There’s going to be a power imbalance if progressives keep signing them up to the worthy victims’ roster, because, look, there’s no other way to say this: right-wing women of this type will run rings around teary-eyed progressives because they don’t share the progressive idea of a universalist ethic. They’re Liberals. They believe in individualism, the virtue of selfishness, and they don’t have much time for structural notions of oppression (unless it’s quotas for winnable seats, at which point Liberal women start sounding like the Rosa Luxemburg Cuban Women’s Fighting Brigade). 

Let’s make it really direct. Many right-wing women don’t have the same hallowedness for the “believe women” mantra about sexual violence and harassment as progressives do, so many of them simply do not have the same internal brake on strategic action in this regard. 

So it’s time for progressives, and for the material left especially, to take a tougher stand on this emerging contradiction, and not hide behind vague statements about standing with all oppressed peoples, etc.
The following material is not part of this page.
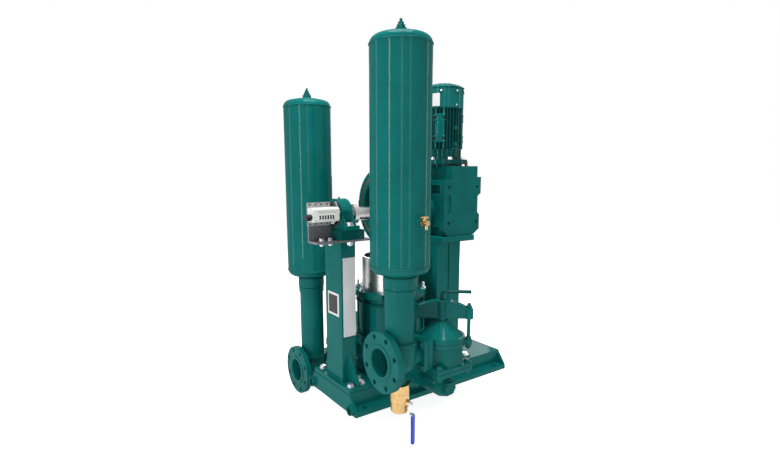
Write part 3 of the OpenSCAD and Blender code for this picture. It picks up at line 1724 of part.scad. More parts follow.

Some tough choices have to be made, and some ambit claims by professional-class women interrogated.  

This has real life-and-death consequences beyond robodebt. The draconian Victorian bail remand system that led to the death of a First Nations woman has been attributed to the crimes by the Bourke St car killer, who was out on bail. That’s only half the story. They originated from Dan Andrews’ now largely abandoned (because it was ineffective) vast, narcissistic crusade on violence against women, which drew in the fact that Jill Meagher was murdered by a man out on bail. 

People, mainly non-white people, are dying and rotting away in bail remand to give a privileged group the illusion of greater safety. Time to stand with the truly oppressed — the victims of corporate and state machines — and recognise that the great social unity movement is over. 

Parliament’s adoption of workplace safety standards for the actual building, on its first day of sitting, may be a good move, but it’s yet another indication of where the priorities lie. Single mothers, and many others, are still running out of money a week before their next payment, on a rate the Labor government promised to raise when it was in opposition. 

In all of this, one must apply a degree of scepticism to those seeking redress in a red dress at the Monsters’ Ball.